SET EXERCISE:
Print exactly the part opening with the line containing "below the leather." and closing with the line containing "bpy.context.scene.collection.objects.link(empty)", with both of those lines included.

COLLECTED MATERIAL:
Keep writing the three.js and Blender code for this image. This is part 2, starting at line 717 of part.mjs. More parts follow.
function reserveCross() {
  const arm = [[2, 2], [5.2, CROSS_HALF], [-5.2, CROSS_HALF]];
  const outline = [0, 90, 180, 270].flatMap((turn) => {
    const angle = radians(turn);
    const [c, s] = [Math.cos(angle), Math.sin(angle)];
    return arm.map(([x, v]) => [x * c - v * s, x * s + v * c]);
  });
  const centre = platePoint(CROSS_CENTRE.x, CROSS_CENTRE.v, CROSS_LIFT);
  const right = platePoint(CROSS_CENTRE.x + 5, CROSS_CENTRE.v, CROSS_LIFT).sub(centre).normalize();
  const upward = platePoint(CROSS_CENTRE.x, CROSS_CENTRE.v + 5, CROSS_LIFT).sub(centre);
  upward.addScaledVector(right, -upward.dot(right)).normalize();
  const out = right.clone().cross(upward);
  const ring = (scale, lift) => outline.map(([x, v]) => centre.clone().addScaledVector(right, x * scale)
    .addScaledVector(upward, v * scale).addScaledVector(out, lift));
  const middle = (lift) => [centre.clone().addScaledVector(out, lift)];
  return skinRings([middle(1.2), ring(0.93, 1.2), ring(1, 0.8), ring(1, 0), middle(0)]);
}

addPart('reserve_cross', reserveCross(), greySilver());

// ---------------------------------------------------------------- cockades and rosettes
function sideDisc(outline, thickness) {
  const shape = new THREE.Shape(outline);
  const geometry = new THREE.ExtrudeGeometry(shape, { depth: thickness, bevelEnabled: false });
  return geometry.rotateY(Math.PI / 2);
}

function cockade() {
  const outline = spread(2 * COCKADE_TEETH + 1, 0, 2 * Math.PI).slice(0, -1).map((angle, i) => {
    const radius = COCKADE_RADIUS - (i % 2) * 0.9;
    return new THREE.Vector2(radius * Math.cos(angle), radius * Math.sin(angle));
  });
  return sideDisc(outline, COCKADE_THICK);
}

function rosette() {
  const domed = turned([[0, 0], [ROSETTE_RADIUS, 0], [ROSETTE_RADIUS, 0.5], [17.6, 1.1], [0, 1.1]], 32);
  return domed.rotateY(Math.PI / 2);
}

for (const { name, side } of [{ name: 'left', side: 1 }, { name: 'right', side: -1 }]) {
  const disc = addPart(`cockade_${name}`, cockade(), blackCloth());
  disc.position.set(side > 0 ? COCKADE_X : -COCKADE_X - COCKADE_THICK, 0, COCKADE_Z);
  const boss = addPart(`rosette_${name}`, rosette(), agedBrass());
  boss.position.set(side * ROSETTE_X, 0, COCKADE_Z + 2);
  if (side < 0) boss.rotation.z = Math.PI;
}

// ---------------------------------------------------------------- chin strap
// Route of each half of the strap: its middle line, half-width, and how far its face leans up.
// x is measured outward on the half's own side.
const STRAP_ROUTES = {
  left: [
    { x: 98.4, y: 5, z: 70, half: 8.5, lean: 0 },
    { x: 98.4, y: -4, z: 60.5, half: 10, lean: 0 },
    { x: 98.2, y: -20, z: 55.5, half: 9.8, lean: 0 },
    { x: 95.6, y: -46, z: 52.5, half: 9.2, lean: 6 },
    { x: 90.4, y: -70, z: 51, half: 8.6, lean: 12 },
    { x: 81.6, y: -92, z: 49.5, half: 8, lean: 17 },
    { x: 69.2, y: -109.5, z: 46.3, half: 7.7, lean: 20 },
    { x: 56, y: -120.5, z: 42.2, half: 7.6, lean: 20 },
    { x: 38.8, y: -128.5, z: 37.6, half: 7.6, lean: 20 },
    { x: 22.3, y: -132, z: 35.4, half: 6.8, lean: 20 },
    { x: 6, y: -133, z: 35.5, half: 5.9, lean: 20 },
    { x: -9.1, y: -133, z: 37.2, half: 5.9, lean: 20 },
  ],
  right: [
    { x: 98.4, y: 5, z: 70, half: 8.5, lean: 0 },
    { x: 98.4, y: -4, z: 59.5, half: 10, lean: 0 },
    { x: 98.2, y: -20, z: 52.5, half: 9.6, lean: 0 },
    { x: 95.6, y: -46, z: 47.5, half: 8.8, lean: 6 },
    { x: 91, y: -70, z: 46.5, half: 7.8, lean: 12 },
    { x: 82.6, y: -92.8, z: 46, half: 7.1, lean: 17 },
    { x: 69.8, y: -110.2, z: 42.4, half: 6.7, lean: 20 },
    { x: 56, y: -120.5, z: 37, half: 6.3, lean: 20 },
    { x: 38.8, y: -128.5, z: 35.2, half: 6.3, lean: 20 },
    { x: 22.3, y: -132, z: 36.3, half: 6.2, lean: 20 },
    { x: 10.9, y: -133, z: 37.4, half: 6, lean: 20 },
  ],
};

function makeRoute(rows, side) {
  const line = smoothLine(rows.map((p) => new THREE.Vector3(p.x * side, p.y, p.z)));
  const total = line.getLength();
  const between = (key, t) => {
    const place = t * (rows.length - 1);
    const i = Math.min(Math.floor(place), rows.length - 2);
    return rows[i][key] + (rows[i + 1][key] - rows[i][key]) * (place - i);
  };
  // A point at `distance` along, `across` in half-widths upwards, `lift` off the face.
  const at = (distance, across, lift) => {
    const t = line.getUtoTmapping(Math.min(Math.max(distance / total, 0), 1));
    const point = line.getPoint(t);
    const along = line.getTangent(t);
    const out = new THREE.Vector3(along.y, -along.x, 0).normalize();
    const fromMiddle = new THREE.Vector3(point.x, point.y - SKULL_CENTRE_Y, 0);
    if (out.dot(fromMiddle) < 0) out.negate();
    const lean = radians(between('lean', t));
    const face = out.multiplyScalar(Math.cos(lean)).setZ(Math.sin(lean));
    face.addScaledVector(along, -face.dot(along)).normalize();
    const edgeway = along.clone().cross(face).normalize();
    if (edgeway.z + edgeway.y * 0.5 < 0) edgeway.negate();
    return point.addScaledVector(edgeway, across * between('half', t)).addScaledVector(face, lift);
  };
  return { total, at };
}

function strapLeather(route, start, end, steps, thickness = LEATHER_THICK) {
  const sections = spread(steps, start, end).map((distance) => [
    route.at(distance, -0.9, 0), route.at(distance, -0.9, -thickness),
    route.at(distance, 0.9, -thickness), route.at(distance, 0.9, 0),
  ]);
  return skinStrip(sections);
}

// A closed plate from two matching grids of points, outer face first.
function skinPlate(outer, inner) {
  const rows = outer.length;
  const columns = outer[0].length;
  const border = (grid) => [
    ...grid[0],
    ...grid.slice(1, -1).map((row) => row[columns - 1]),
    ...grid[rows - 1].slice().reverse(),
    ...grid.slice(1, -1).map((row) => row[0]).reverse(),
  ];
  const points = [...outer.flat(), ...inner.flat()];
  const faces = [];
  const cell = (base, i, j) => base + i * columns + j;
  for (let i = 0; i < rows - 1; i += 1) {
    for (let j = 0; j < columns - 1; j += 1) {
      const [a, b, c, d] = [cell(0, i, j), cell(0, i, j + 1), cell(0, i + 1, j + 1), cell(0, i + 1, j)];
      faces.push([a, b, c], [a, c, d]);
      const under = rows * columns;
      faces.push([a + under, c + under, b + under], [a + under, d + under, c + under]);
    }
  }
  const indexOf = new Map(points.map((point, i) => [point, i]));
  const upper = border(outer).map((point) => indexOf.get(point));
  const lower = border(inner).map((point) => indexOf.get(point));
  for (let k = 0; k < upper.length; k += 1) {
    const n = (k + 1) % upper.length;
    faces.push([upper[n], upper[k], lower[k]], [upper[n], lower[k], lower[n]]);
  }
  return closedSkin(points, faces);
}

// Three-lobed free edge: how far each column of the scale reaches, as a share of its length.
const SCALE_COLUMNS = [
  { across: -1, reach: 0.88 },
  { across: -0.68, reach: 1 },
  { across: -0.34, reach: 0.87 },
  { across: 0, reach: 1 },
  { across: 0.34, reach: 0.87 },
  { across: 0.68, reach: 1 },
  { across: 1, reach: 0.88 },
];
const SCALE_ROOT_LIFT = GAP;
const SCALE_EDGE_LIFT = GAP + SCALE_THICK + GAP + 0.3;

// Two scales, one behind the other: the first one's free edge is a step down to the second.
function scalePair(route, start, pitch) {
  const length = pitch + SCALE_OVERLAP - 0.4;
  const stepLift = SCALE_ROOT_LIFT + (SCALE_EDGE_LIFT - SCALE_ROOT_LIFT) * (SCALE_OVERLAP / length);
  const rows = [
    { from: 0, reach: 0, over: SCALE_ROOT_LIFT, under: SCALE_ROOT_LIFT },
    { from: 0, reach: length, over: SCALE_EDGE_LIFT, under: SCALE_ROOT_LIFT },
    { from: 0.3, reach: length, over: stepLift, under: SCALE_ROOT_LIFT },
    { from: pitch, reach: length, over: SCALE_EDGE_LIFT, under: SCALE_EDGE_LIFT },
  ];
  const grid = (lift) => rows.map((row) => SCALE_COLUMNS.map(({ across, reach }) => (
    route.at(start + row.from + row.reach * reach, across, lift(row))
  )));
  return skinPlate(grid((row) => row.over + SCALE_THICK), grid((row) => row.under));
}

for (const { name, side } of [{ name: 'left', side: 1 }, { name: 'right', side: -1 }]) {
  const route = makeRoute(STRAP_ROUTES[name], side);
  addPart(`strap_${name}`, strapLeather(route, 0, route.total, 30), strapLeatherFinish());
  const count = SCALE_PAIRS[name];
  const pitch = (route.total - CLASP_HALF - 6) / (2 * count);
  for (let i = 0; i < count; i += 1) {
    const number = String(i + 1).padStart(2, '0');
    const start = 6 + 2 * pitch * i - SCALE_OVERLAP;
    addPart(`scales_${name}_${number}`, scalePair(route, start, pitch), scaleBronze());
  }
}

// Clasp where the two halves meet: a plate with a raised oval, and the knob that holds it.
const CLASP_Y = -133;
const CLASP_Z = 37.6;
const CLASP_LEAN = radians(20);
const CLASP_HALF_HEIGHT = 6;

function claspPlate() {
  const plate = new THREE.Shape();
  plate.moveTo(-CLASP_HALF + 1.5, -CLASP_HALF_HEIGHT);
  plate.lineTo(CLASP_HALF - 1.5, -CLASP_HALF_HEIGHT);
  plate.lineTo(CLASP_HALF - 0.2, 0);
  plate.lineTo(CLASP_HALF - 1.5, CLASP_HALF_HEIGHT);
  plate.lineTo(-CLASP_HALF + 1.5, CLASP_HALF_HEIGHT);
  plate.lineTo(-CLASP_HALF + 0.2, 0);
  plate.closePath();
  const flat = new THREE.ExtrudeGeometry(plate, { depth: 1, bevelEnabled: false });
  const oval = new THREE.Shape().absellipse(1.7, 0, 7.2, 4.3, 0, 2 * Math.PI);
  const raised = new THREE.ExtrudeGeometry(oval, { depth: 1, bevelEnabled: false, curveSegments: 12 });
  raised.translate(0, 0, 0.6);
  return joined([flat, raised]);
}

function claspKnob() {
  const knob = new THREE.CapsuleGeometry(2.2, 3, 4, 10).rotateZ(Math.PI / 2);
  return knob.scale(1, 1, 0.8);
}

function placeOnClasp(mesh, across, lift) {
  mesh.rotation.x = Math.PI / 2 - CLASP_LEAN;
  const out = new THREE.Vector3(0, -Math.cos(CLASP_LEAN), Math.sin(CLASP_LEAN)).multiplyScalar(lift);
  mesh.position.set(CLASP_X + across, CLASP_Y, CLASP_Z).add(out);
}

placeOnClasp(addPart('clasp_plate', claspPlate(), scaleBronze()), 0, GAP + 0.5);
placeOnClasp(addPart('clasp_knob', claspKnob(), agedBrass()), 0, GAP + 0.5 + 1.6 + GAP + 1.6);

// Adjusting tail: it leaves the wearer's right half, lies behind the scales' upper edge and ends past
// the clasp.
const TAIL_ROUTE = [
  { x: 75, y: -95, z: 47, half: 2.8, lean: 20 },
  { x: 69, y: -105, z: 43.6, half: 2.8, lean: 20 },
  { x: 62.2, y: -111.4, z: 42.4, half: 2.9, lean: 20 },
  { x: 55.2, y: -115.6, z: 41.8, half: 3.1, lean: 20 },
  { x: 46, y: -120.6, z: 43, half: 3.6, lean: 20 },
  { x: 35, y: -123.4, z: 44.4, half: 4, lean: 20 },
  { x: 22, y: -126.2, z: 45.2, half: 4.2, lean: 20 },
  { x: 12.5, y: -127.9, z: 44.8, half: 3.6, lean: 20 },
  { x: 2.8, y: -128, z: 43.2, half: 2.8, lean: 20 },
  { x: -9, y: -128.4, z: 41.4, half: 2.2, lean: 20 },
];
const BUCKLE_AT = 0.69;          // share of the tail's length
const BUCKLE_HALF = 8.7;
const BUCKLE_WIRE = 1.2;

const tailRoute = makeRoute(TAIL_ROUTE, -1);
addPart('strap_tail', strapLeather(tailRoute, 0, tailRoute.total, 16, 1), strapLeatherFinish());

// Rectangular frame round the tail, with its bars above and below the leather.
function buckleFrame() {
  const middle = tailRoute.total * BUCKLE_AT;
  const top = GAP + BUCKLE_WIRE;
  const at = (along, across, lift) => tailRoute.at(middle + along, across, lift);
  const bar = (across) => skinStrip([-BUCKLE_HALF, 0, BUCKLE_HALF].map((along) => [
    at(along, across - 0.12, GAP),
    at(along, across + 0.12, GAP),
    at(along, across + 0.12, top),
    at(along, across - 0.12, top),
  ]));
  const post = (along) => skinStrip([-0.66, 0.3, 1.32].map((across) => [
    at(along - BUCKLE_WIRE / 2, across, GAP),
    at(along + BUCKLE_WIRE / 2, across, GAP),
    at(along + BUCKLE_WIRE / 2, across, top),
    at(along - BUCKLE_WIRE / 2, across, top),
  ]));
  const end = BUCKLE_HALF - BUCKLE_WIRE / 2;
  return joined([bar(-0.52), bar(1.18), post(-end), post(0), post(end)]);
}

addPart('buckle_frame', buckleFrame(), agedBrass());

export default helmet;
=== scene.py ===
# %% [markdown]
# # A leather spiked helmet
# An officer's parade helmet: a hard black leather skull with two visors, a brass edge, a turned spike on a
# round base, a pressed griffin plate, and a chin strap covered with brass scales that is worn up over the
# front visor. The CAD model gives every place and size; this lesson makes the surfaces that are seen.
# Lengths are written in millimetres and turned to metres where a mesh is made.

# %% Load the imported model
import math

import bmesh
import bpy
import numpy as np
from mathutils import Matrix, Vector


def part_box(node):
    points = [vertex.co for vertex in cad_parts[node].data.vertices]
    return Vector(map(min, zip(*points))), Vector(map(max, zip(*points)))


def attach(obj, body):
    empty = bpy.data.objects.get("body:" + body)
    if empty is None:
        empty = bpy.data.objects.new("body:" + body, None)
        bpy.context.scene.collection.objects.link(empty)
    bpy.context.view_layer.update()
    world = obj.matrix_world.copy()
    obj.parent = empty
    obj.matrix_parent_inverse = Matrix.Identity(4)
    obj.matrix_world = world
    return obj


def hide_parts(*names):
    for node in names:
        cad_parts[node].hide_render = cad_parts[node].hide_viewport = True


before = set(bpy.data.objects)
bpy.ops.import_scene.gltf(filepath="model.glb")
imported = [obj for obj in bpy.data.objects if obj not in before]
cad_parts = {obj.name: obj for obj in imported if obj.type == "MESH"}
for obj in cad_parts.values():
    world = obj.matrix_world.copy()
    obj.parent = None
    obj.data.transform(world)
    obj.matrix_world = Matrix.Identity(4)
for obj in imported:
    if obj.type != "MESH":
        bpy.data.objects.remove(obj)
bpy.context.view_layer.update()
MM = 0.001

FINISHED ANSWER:
// Rectangular frame round the tail, with its bars above and below the leather.
function buckleFrame() {
  const middle = tailRoute.total * BUCKLE_AT;
  const top = GAP + BUCKLE_WIRE;
  const at = (along, across, lift) => tailRoute.at(middle + along, across, lift);
  const bar = (across) => skinStrip([-BUCKLE_HALF, 0, BUCKLE_HALF].map((along) => [
    at(along, across - 0.12, GAP),
    at(along, across + 0.12, GAP),
    at(along, across + 0.12, top),
    at(along, across - 0.12, top),
  ]));
  const post = (along) => skinStrip([-0.66, 0.3, 1.32].map((across) => [
    at(along - BUCKLE_WIRE / 2, across, GAP),
    at(along + BUCKLE_WIRE / 2, across, GAP),
    at(along + BUCKLE_WIRE / 2, across, top),
    at(along - BUCKLE_WIRE / 2, across, top),
  ]));
  const end = BUCKLE_HALF - BUCKLE_WIRE / 2;
  return joined([bar(-0.52), bar(1.18), post(-end), post(0), post(end)]);
}

addPart('buckle_frame', buckleFrame(), agedBrass());

export default helmet;
=== scene.py ===
# %% [markdown]
# # A leather spiked helmet
# An officer's parade helmet: a hard black leather skull with two visors, a brass edge, a turned spike on a
# round base, a pressed griffin plate, and a chin strap covered with brass scales that is worn up over the
# front visor. The CAD model gives every place and size; this lesson makes the surfaces that are seen.
# Lengths are written in millimetres and turned to metres where a mesh is made.

# %% Load the imported model
import math

import bmesh
import bpy
import numpy as np
from mathutils import Matrix, Vector


def part_box(node):
    points = [vertex.co for vertex in cad_parts[node].data.vertices]
    return Vector(map(min, zip(*points))), Vector(map(max, zip(*points)))


def attach(obj, body):
    empty = bpy.data.objects.get("body:" + body)
    if empty is None:
        empty = bpy.data.objects.new("body:" + body, None)
        bpy.context.scene.collection.objects.link(empty)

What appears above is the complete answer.